The games for Week 7:
JETS | 3 1/2 | Dolphins |
CARDINALS | 4 1/2 | Giants |
Packers | 11 1/2 | BEARS |
PATRIOTS | 8 1/2 | Bills |
JAGUARS | 3 1/2 | Eagles |
BUCS | 6 | Lions |
OILERS | 2 | Bengals |
SAINTS | 2 | Falcons |
VIKINGS | 3 1/2 | Panthers |
49ERS | 14 | Rams |
STEELERS | 10 1/2 | Colts |
Cowboys | 2 1/2 | REDSKINS |
L.I. Slim's Locks:
CARDINALS (-4 1/2). After last week's stunner against the limping
Cowboys, the Giants should be flat--and with their backfield injuries,
back to their normal level of futility.
Cardinals 23, Giants 15
TAMPA BAY (-6)Tony Dungy and his wonderful Bucs will skip the
Raiders impression and rebound from last week's fizzle in Green Bay to
stomp a confused Detroit team. But I still miss the uniforms.
Tampa Bay 27, Lions 13
TENNESSEE (-2) This one, I just like the feel of: Cheered on by
32,000 empty seats and a hoarse family of four, the Memphis/Nashville
Oilers score late to slide past Cincy--and the deuce.
Oilers 16, Bengals 13
The Kansas City Line
Rams (+14).
Nobody can eat 50 eggs.
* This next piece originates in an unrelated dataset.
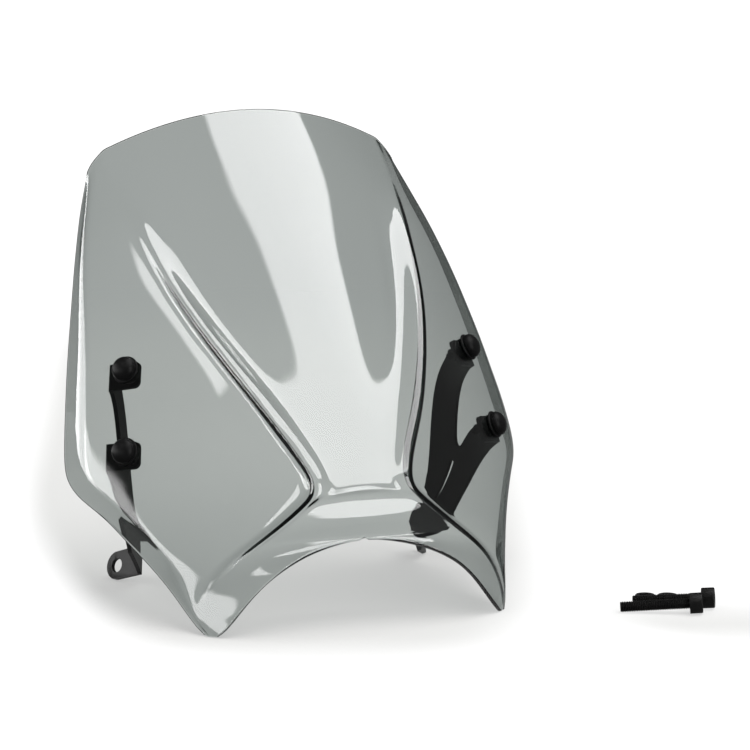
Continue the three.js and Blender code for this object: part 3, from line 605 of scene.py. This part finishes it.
def smooth_closed(points, corners, steps=4):
    """A closed Catmull-Rom outline, with the points whose index is in corners left sharp."""
    outline = []
    n = len(points)
    q = [np.asarray(p, float) for p in points]
    for i in range(n):
        j = (i + 1) % n
        p0 = q[i - 1] if i not in corners else q[i] * 2 - q[j]
        p3 = q[(i + 2) % n] if j not in corners else q[j] * 2 - q[i]
        p1, p2 = q[i], q[j]
        if i in corners and j in corners:
            outline.append(tuple(p1))
            continue
        for k in range(steps):
            t = k / steps
            square = (2 * p0 - 5 * p1 + 4 * p2 - p3) * t**2
            cube = (3 * p1 - p0 - 3 * p2 + p3) * t**3
            outline.append(tuple(0.5 * (2 * p1 + (p2 - p0) * t + square + cube)))
    return outline


def plate_outline(upper, lower):
    fold_top, fold_bottom = (tuple(on_plate(LUG_AT + LUG_ALONG * f)) for f in LUG_FOLD_ENDS)
    upper_ends = [upper.corner(TAB_HIGH), upper.corner(TAB_LOW)]
    lower_ends = [lower.corner(TAB_HIGH), lower.corner(TAB_LOW)]
    points = [
        fold_top, *REAR_EDGE, *upper_ends, *NOTCH_EDGE, *lower_ends, *FRONT_EDGE, fold_bottom,
    ]
    sharp = [fold_top, *upper_ends, *lower_ends, fold_bottom]
    return smooth_closed(points, {points.index(p) for p in sharp})


def lug_outline():
    """The fold's two ends joined by tangents to the round end."""

    def tangent(along, side):
        dx, dy = along - LUG_SHIFT, 0 - LUG_REACH
        return math.atan2(dy, dx) + side * math.acos(LUG_R / math.hypot(dx, dy))

    first, last = LUG_FOLD_ENDS
    a0, a1 = tangent(first, -1), tangent(last, 1)
    while a1 > a0:
        a1 -= 2 * math.pi
    return [(first, 0)] + arc(LUG_SHIFT, LUG_REACH, LUG_R, a0, a1, 40) + [(last, 0)]


def bend(start, end):
    """A rod that rounds a fold of the plate."""
    length = np.linalg.norm(end - start)
    return rod("bend", PLATE / 2, 0, length, 32, start, end - start, PLATE_NORMAL)


def bracket(name):
    tabs = {level: Tab(*fixing) for level, fixing in FIXINGS.items()}
    slot = smooth_closed(SLOT, set())
    body = prism(name, plate_outline(**tabs), PLATE_AT, PLATE_ACROSS, PLATE_UP, PLATE, [slot])
    lug_hole = circle(LUG_SHIFT, LUG_REACH, LUG_HOLE_R, 48)
    pieces = [
        prism("lug", lug_outline(), LUG_AT, LUG_ALONG, LUG_OUT, PLATE, [lug_hole]),
        bend(*(LUG_AT + LUG_ALONG * f for f in LUG_FOLD_ENDS)),
    ]
    for tab in tabs.values():
        hole = circle(tab.gap, 0, TAB_HOLE_R, 40)
        pieces.append(prism("tab", tab.outline(), tab.root, tab.inward, tab.up, PLATE, [hole]))
        pieces.append(bend(tab.root + tab.up * TAB_LOW, tab.root + tab.up * TAB_HIGH))
    boolean(body, "UNION", pieces)
    soft = body.modifiers.new("soft", "BEVEL")
    soft.width = 0.3 / 1000
    soft.segments = 2
    soft.limit_method = "ANGLE"
    soft.angle_limit = math.radians(40)
    soft.use_clamp_overlap = True
    settle(body)
    shade(body, 38)
    return body


# ---------------------------------------------------------------- fixings
# Heights run outwards along the fixing's axis, from the sheet's outer face.
CAP_R, CAP_BASE, CAP_TOP = 9.0, 2.2, 9.4
CUP_R = 10.3
SCREW_R, SCREW_HEAD_R, SCREW_HEAD_TOP = 2.5, 4.7, 4.9
BUSH_R = 8.3
NUT_FLATS, NUT_HIGH, NUT_CHAMFER = 8.0, 4.7, 0.5


def cap(name, at, axis):
    base, top, radius = CAP_BASE, CAP_TOP, CAP_R
    dome = [
        (7.0, base), (radius - 0.35, base), (radius, base + 0.3), (radius + 0.08, base + 0.7),
        (radius + 0.02, base + 1.3), *quarter(radius, base + 1.45, 0, top, 22),
    ]
    hollow = [
        (0, top - 2.0), (2.4, top - 2.2), (4.6, top - 2.9), (6.2, base + 3.3), (7.0, base + 2.2),
    ]
    return turned(name, dome + hollow, 72, at, axis, sharp=42)


def cup_washer(name, at, axis):
    profile = [
        (BORE_R, 0.3), (CUP_R - 0.6, 0.3), (CUP_R - 0.2, 0.42), (CUP_R, 0.75), (CUP_R - 0.05, 1.15),
        (CUP_R - 0.3, 1.6), (CUP_R - 0.7, 1.88), (CUP_R - 1.3, 1.95), (6.65, 1.95), (6.6, 2.05),
        (6.6, 3.8), (6.4, 4.0), (5.6, 4.0), (5.4, 3.8), (5.4, 1.9), (BORE_R, 1.9),
    ]
    return turned(name, profile, 72, at, axis, sharp=38)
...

Nobody can cover a 14 point spread in the NFL, either. (And don't tell me that the Niners did just that last week. It was a fluke).
49'ers 31, Rams 20
Jets (-3 1/2)
"Order Tuna, not Dolphin" says the New York Post. Who am I to argue with that.
Jets 27, Dolphins 21
Falcons (+2).
This has a chance to be one of the dullest games in recent NFL memory. Atlanta, with Chris Chandler back this week, has won four straight over the 'Aints. Make it five.